Work to do: Beneath this instruction is a block of data; output from it exactly the lines that run from the one containing "Turn this picture" through the one containing "saddle_round = 12.0", inclusive.

Task input:

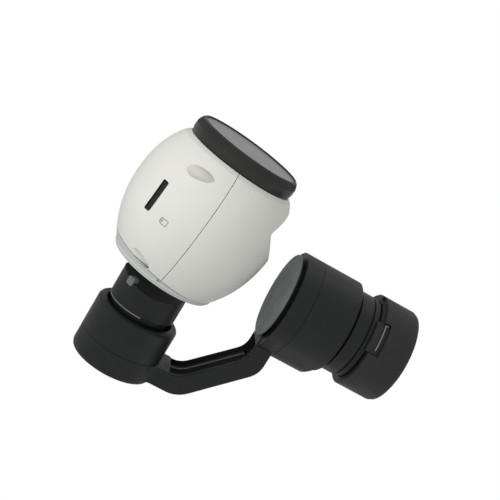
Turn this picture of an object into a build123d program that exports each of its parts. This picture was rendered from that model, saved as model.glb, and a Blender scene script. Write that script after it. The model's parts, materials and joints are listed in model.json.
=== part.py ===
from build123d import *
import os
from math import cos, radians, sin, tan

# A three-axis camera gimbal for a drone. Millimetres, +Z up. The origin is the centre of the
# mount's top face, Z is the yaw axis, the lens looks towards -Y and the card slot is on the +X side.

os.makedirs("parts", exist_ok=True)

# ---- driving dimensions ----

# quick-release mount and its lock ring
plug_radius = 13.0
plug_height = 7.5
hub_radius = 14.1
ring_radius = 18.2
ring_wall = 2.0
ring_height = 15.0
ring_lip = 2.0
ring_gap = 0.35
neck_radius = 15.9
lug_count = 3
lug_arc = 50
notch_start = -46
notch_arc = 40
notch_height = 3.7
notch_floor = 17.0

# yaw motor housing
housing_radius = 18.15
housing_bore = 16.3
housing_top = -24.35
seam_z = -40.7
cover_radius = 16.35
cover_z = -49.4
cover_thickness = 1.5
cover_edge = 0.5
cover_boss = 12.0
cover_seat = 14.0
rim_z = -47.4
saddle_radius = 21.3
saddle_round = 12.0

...

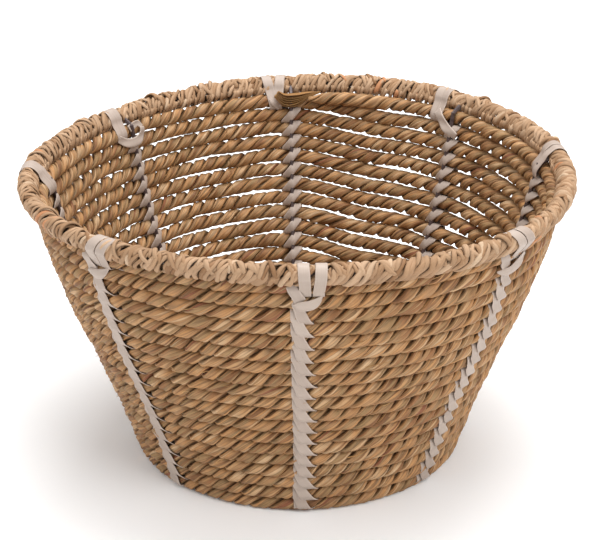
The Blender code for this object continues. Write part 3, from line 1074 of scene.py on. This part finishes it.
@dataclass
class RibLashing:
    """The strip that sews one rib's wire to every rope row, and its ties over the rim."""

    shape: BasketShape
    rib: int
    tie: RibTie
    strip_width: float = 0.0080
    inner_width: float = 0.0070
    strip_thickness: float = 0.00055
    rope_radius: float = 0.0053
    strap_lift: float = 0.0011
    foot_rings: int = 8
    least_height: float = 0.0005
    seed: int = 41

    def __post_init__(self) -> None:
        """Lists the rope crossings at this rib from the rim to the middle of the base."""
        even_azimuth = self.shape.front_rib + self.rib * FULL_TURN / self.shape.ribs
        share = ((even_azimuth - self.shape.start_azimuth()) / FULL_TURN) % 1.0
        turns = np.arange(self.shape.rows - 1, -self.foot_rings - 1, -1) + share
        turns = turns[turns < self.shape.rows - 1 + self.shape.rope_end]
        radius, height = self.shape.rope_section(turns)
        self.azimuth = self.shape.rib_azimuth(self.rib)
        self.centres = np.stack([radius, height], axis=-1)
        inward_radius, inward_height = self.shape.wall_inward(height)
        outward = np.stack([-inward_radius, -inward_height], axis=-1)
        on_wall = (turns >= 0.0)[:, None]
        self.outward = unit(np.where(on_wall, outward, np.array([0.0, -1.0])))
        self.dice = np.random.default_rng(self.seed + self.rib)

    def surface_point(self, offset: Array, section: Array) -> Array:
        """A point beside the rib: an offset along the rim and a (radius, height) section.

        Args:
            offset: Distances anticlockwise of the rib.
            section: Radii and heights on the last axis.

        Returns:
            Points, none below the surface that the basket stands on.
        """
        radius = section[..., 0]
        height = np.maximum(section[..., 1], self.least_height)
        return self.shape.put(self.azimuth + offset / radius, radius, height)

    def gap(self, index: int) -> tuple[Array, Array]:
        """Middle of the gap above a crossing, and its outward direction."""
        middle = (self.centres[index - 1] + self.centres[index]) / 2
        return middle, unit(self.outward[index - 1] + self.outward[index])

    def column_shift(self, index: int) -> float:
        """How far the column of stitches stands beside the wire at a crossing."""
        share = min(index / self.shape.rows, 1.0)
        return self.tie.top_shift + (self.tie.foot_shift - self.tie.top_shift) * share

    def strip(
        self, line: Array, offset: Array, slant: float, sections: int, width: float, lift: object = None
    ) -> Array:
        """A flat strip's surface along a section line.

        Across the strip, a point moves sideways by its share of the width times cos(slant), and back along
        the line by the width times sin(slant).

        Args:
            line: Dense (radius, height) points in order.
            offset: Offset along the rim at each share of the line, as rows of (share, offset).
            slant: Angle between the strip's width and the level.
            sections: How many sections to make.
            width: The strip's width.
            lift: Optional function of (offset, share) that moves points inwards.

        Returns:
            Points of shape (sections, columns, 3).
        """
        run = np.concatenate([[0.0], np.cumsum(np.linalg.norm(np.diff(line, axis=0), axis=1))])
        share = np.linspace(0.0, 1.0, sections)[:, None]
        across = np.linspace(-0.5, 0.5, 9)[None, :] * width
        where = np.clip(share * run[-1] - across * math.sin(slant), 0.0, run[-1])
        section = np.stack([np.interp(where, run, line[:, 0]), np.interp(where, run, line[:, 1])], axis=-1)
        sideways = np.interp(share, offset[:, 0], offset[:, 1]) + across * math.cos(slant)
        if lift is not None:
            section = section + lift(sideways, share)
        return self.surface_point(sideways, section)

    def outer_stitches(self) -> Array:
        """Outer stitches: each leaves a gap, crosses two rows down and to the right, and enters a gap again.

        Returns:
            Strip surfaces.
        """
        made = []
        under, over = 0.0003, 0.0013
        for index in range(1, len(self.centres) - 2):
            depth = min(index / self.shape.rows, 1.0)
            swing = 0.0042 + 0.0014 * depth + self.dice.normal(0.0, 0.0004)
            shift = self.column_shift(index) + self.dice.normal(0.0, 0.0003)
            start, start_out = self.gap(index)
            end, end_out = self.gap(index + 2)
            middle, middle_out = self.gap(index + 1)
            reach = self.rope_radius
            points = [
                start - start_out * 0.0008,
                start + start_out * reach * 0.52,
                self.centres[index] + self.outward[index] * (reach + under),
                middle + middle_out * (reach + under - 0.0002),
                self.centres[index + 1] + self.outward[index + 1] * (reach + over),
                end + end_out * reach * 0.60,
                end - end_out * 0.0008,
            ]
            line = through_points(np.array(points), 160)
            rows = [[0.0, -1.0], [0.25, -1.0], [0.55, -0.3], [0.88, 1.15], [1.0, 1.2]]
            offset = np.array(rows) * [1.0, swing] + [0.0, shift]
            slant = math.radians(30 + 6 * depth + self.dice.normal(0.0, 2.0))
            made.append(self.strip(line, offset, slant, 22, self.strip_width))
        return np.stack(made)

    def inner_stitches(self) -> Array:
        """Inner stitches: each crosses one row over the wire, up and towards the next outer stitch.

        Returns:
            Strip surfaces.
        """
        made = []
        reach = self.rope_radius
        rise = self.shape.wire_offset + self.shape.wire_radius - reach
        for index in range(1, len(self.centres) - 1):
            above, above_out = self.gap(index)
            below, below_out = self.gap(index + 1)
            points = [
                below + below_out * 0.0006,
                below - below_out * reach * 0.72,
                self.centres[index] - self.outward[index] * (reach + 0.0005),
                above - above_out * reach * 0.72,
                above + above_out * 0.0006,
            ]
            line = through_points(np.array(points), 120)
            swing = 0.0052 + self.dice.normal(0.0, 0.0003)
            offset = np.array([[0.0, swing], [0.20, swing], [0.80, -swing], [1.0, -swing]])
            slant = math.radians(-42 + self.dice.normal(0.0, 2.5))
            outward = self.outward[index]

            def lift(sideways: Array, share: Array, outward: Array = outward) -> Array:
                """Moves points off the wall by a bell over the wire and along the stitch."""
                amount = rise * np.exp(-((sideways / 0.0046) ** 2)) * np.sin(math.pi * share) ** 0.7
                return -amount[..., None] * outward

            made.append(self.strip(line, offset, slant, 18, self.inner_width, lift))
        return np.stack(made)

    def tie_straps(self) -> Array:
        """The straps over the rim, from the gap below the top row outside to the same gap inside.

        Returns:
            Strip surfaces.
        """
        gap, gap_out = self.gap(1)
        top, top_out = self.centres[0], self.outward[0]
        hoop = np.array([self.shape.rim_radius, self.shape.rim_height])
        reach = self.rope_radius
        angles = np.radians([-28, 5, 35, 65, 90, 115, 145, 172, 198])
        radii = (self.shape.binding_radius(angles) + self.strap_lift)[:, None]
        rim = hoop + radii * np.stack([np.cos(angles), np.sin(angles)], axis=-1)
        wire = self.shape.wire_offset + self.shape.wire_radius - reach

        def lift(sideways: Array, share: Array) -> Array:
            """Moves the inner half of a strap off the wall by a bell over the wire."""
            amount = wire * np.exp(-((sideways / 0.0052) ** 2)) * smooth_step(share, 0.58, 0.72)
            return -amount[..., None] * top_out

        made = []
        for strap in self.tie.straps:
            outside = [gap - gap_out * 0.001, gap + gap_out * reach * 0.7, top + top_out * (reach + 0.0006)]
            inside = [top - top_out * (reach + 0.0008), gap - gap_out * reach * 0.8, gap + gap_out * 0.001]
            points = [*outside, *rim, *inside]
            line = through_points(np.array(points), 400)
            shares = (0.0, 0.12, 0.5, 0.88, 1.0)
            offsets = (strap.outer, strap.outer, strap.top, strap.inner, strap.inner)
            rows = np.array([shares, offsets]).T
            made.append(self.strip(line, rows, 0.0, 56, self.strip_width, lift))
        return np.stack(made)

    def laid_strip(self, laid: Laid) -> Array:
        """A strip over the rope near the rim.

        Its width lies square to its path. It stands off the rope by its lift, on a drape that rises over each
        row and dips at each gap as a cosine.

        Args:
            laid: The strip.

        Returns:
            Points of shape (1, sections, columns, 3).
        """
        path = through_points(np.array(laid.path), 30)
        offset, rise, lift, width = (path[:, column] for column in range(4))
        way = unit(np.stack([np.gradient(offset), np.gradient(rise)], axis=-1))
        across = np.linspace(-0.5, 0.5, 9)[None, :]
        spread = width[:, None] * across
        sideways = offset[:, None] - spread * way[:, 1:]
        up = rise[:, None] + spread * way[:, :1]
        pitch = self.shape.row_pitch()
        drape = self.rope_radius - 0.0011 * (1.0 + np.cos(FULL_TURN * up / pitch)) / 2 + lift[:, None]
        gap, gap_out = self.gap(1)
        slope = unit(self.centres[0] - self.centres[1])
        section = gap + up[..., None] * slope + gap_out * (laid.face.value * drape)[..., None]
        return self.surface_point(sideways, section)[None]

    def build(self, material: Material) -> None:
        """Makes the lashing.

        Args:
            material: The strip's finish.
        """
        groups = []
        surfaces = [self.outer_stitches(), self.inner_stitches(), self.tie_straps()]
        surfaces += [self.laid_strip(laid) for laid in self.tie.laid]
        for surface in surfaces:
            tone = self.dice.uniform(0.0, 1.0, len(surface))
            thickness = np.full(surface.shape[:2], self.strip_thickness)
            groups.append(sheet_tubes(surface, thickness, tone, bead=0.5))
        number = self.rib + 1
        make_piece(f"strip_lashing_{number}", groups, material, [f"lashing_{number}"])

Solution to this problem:
Turn this picture of an object into a build123d program that exports each of its parts. This picture was rendered from that model, saved as model.glb, and a Blender scene script. Write that script after it. The model's parts, materials and joints are listed in model.json.
=== part.py ===
from build123d import *
import os
from math import cos, radians, sin, tan

# A three-axis camera gimbal for a drone. Millimetres, +Z up. The origin is the centre of the
# mount's top face, Z is the yaw axis, the lens looks towards -Y and the card slot is on the +X side.

os.makedirs("parts", exist_ok=True)

# ---- driving dimensions ----

# quick-release mount and its lock ring
plug_radius = 13.0
plug_height = 7.5
hub_radius = 14.1
ring_radius = 18.2
ring_wall = 2.0
ring_height = 15.0
ring_lip = 2.0
ring_gap = 0.35
neck_radius = 15.9
lug_count = 3
lug_arc = 50
notch_start = -46
notch_arc = 40
notch_height = 3.7
notch_floor = 17.0

# yaw motor housing
housing_radius = 18.15
housing_bore = 16.3
housing_top = -24.35
seam_z = -40.7
cover_radius = 16.35
cover_z = -49.4
cover_thickness = 1.5
cover_edge = 0.5
cover_boss = 12.0
cover_seat = 14.0
rim_z = -47.4
saddle_radius = 21.3
saddle_round = 12.0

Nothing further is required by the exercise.